Once again, Earth experienced asteroid fragments speeding through its atmosphere to an empty patch of North American desert. But instead of crashing in a destructive fireball, these bits of space rock rode a controlled descent safe inside a man-made capsule.
NASA welcomed its first asteroid sample delivery on Sept. 24 with the return of its OSIRIS-REx—the Origins, Spectral Interpretation, Resource Identification, and Security-Regolith Explorer.
Its arrival on the Defense Department’s Utah Test and Training Range marks the end of a mission nearly two decades in the making.
“Today capped the end of an almost 20-year adventure for me,” Dante Lauretta, OSIRIS-REx principal investigator at the University of Arizona, told reporters at a post-landing press conference.
“I got involved in this program [in] February of 2004. When representatives from Lockheed Martin came to Tucson, they said they were thinking up an asteroid sample return mission, and they wanted U of A to take a scientific leadership role.”
Mr. Lauretta was brought in as the deputy principal investigator but inherited the higher role from his mentor, professor Mike Drake. Mr. Drake died in 2011, just four months after he and Mr. Lauretta won the contract from NASA.
“I know he would have been super proud and would have loved today,” he said.
Mr. Lauretta was joined at the press conference by Mike Moreau, OSIRIS-REx recovery lead; Tim Priser, chief engineer for deep space exploration at Lockheed Martin; and Lori Glaze, director of NASA’s Division for Planetary Sciences.
“It’s hard to describe what it means to be in this moment,” Mr. Moreau said. “I’ve worked on this project not as long as many of us, but a decade through the early development of the mission, to the mission operations, to leading the recovery team.”
Mr. Priser noted that team members watching from the mission support area in Littleton, Colorado, celebrated when the main parachute deployed.
“That’s when it becomes real,” he said. “Because think of the thousands of hours that all of these people spent over a decade or more, right? Years together. They just naturally build relationships that last a lifetime. They watch each other’s children grow up over that time frame. And so their children were excited.
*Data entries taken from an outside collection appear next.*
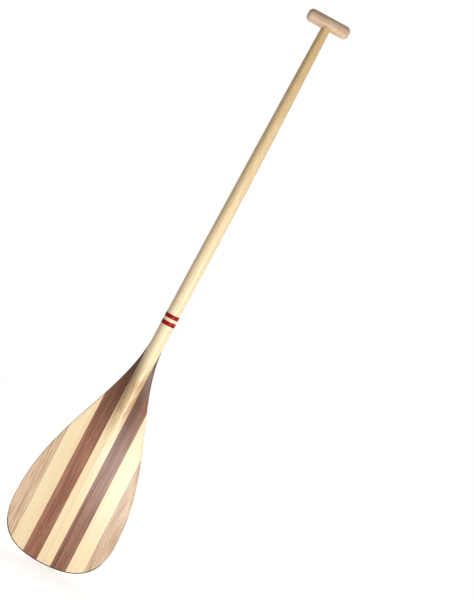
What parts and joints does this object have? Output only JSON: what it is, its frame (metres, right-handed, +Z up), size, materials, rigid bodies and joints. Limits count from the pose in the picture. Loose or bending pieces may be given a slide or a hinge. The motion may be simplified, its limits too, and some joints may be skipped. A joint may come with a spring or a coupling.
{
  "type": "bent shaft canoe paddle",
  "caption": "Laminated bent shaft canoe paddle with a striped teardrop blade, a dark tip guard, red shaft bands and a lift-off T grip.",
  "frame": {"origin": "on the middle line of the shaft, halfway up its straight middle stretch, where the lower hand or a rack clip holds it", "axes": "+Z up from the blade's tip to the T grip along the line that joins them, +X across the blade, +Y the way the flat power face looks"},
  "size_m": [0.244, 0.0893, 1.3153],
  "materials": {
    "basswood": "gloss varnish",
    "walnut": "gloss varnish",
    "cedar": "gloss varnish",
    "grip_wood": "oiled",
    "band_red": "satin",
    "tip_resin": "gloss"
  },
  "bodies": {
    "paddle": {"shaft_layer_1": "basswood", "shaft_layer_2": "basswood", "shaft_layer_3": "basswood", "shaft_layer_4": "basswood", "shaft_layer_5": "basswood", "shaft_layer_6": "basswood", "shaft_layer_7": "basswood", "walnut_strip_left": "walnut", "walnut_strip_right": "walnut", "basswood_strip_left": "basswood", "basswood_strip_right": "basswood", "cedar_edge_strip_left": "cedar", "cedar_edge_strip_right": "cedar", "tip_guard": "tip_resin", "lower_band": "band_red", "upper_band": "band_red"},
    "grip": {"t_grip": "grip_wood"}
  },
  "joints": [
    {"name": "grip_lift", "type": "slide", "parent": "paddle", "child": "grip", "axis": [0, -0.0326, 0.9995], "range_m": [0, 0.03]}
  ]
}
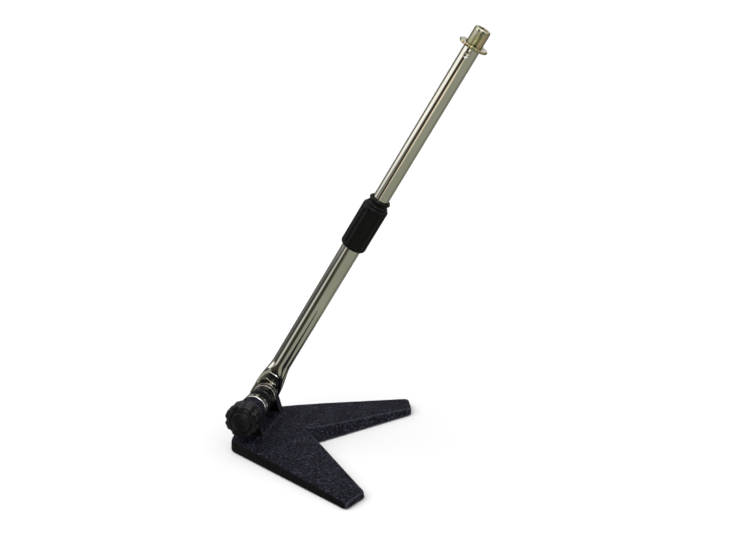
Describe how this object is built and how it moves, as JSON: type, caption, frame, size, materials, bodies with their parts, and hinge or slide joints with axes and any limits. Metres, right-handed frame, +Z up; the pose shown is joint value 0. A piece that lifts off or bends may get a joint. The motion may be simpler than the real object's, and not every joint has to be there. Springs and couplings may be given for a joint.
{
  "type": "desktop microphone stand",
  "caption": "Desktop microphone stand: V-shaped cast base, tilting telescopic tube with a clamp knob and a twist clutch, threaded top with a lock ring.",
  "frame": {"origin": "the point on the desk straight under the tilt axis, in the middle of the base's left-right symmetry plane, on the rear foot pad's underside", "axes": "+Z up, +X towards the leg tips and the way the tube leans, +Y along the tilt axis away from the knob"},
  "size_m": [0.2422, 0.241, 0.4296],
  "materials": {
    "wrinkle_coat": "black wrinkle powder coat on cast iron, smooth and glossier on the edges",
    "black_plastic": "black moulded plastic, satin",
    "rubber": "black rubber",
    "chrome": "bright nickel-chrome plated steel",
    "yellow_zinc": "yellow passivated zinc plate",
    "bright_steel": "bright zinc plated steel",
    "brass": "turned brass",
    "nylon": "natural nylon",
    "fibre": "red-brown vulcanised fibre"
  },
  "bodies": {
    "base": {"base_casting": "wrinkle_coat", "foot_pad_rear": "rubber", "foot_pad_left": "rubber", "foot_pad_right": "rubber", "pivot_bolt": "bright_steel", "bolt_washer": "bright_steel", "lock_washer": "bright_steel", "near_bush": "chrome", "compression_ring": "rubber", "clamp_spacer": "black_plastic", "clamp_washer": "chrome", "friction_disc": "fibre"},
    "knob_washer": {"knob_washer": "bright_steel"},
    "knob": {"knob": "black_plastic", "knob_cap": "black_plastic", "knob_insert": "brass"},
    "lower_tube": {"lower_tube": "chrome", "clutch_body": "black_plastic", "clutch_collet": "nylon"},
    "clutch_seal": {"clutch_seal": "rubber"},
    "clutch_sleeve": {"clutch_sleeve": "black_plastic", "clutch_collar": "black_plastic"},
    "guide_bush": {"guide_bush": "nylon"},
    "upper_tube": {"upper_tube": "chrome", "thread_adapter": "yellow_zinc"},
    "lock_ring": {"lock_ring": "yellow_zinc"}
  },
  "joints": [
    {"name": "stand_tilt", "type": "hinge", "parent": "base", "child": "lower_tube", "pos_m": [0, 0.012, 0.0384], "axis": [0, 1, 0], "range_deg": [-60, 59]},
    {"name": "knob_slide", "type": "slide", "parent": "base", "child": "knob_washer", "axis": [0, -1, 0], "range_m": [0, 0.0025]},
    {"name": "knob_turn", "type": "hinge", "parent": "knob_washer", "child": "knob", "pos_m": [0, -0.042, 0.0384], "axis": [0, -1, 0], "range_deg": [0, 720]},
    {"name": "sleeve_slide", "type": "slide", "parent": "lower_tube", "child": "clutch_seal", "axis": [0.4924, 0, 0.8704], "range_m": [0, 0.0011]},
    {"name": "sleeve_turn", "type": "hinge", "parent": "clutch_seal", "child": "clutch_sleeve", "pos_m": [0.1094, 0.012, 0.23502], "axis": [0.4924, 0, 0.8704], "range_deg": [0, 264]},
    {"name": "tube_extend", "type": "slide", "parent": "lower_tube", "child": "guide_bush", "axis": [0.4924, 0, 0.8704], "range_m": [-0.098, 0.05]},
    {"name": "tube_turn", "type": "hinge", "parent": "guide_bush", "child": "upper_tube", "pos_m": [0.1094, 0.012, 0.23502], "axis": [0.4924, 0, 0.8704], "continuous": true},
    {"name": "lock_ring_travel", "type": "slide", "parent": "upper_tube", "child": "lock_ring", "axis": [0.4924, 0, 0.8704], "range_m": [0, 0.008]}
  ],
  "couplings": [
    {"joint": "knob_slide", "follows": "knob_turn", "m_per_rad": 0.00019894},
    {"joint": "sleeve_slide", "follows": "sleeve_turn", "m_per_rad": 0.00023873}
  ]
}
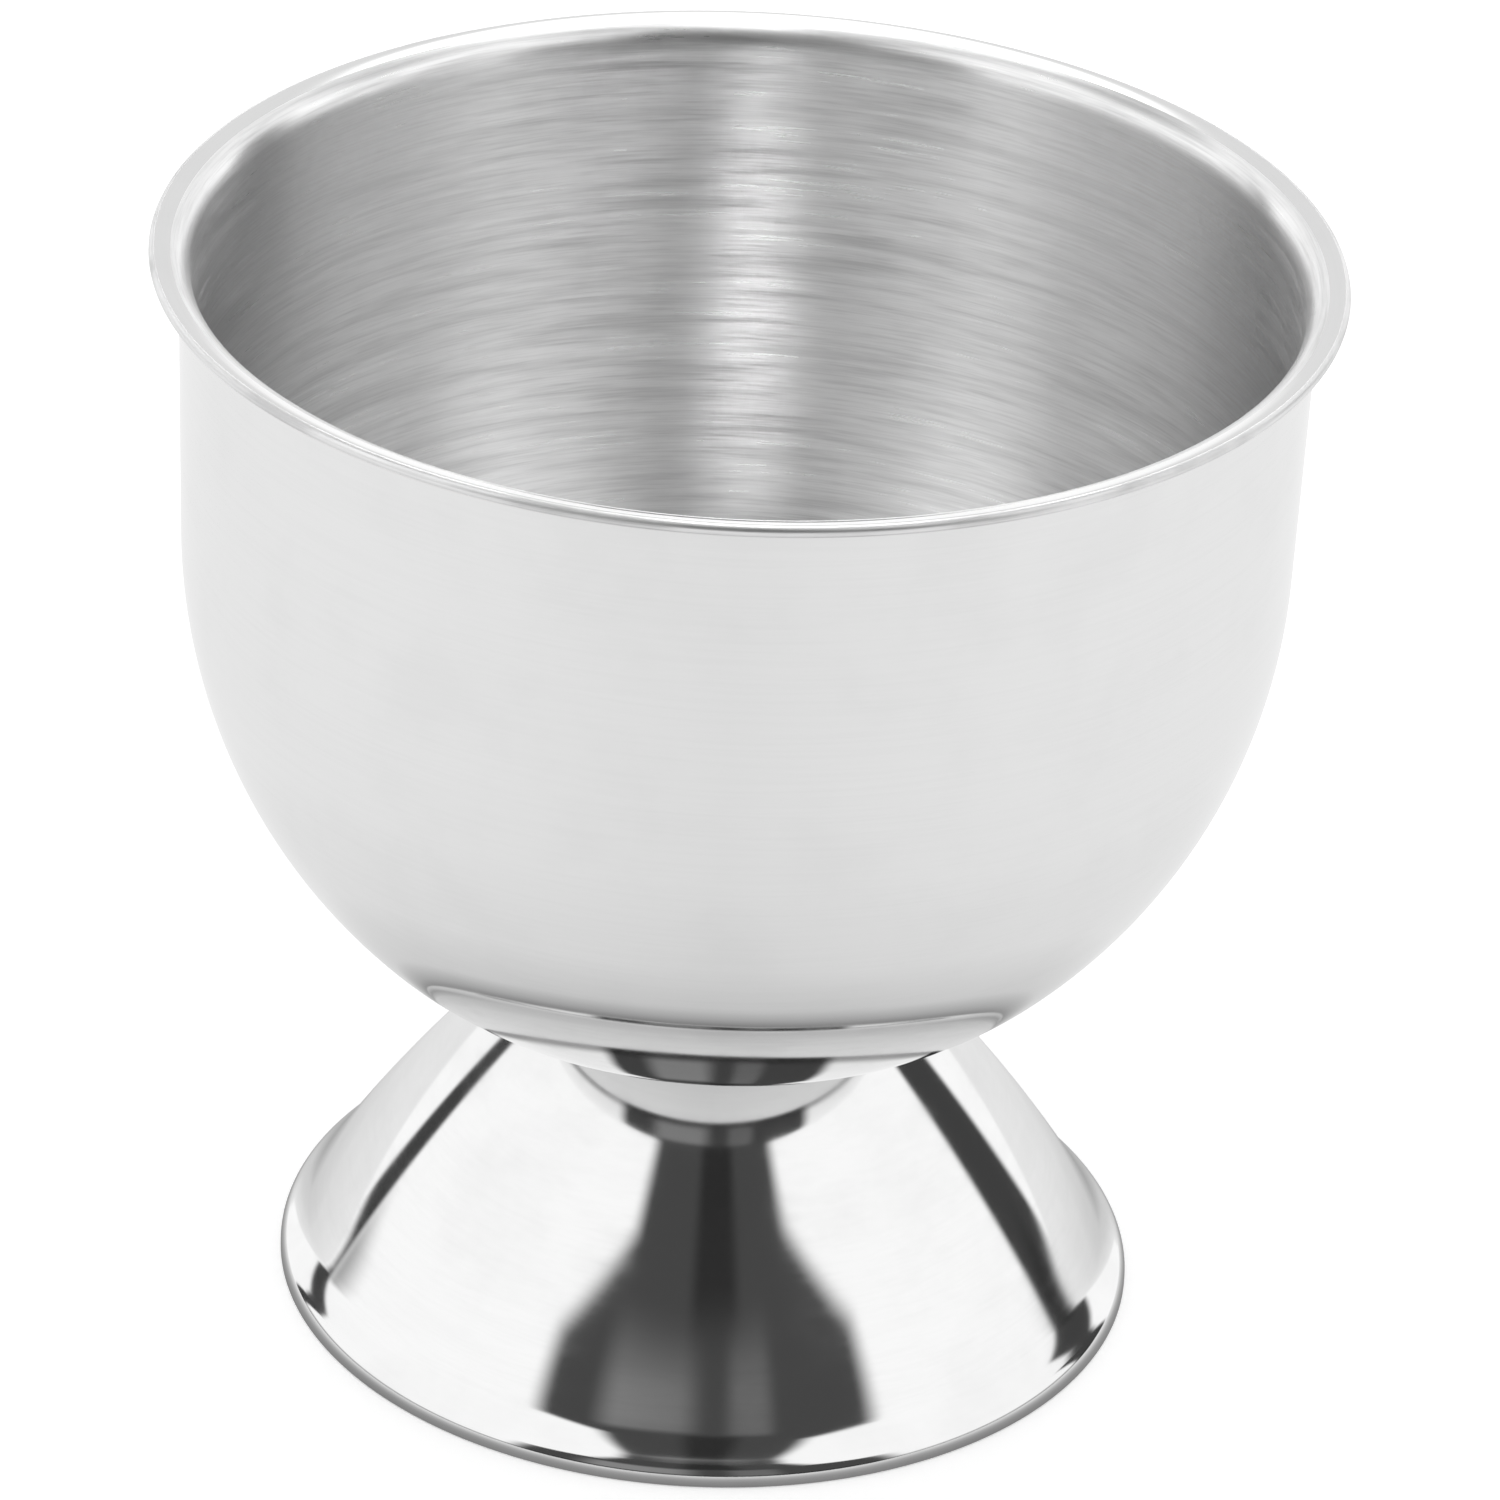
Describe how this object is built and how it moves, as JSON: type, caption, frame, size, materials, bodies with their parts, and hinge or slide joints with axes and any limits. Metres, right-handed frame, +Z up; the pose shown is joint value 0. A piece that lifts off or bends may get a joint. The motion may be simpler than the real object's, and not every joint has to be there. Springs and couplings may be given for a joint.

Family and friends were back there, and it’s just a special, special occasion.”
Mission leaders called the landing a terrific success, with nearly everything going according to plan.
Mr. Moreau shared his experience being in the control room, boasting the precision of the spacecraft operators and the advantage they had in being able to utilize the U.S. Air Force’s tracking cameras and radar systems.
Mr. Lauretta touted that the mission was brought home on schedule, under budget, and with more sample material than he and his team ever thought possible.
The mission was subject to planetary protection reviews but was given an “unrestricted Earth return” because the asteroid sampled, named Bennu, was a near-Earth asteroid, and it was believed that material had already interacted with Earth in the past. It was also a very small body that was constantly exposed to ionizing radiation.
“We’re more worried about Earth’s biology contaminating the sample,” Mr. Lauretta said.
The samples remain in their container under a nitrogen purge to keep them separated from Earth-based contaminants.
They are set to be moved to the Johnson Space Center in Houston, where they will be examined as early as Sept. 26 by a science team consisting of more than 200 people across the globe.
“[These samples] are going to be a treasure for scientific analysis for years and years and years to come,” Ms. Glaze said. “To our kids and our grandkids and people that haven’t even been born yet. It’s going to be absolutely incredible.”
But while the Bennu samples begin a new Earth-bound journey, the mother ship, OSIRIS-REx, remains in operation. After making its drop-off, the spacecraft is now bound for its next target: the asteroid Apophis. It’s expected to make the rendezvous in April 2029.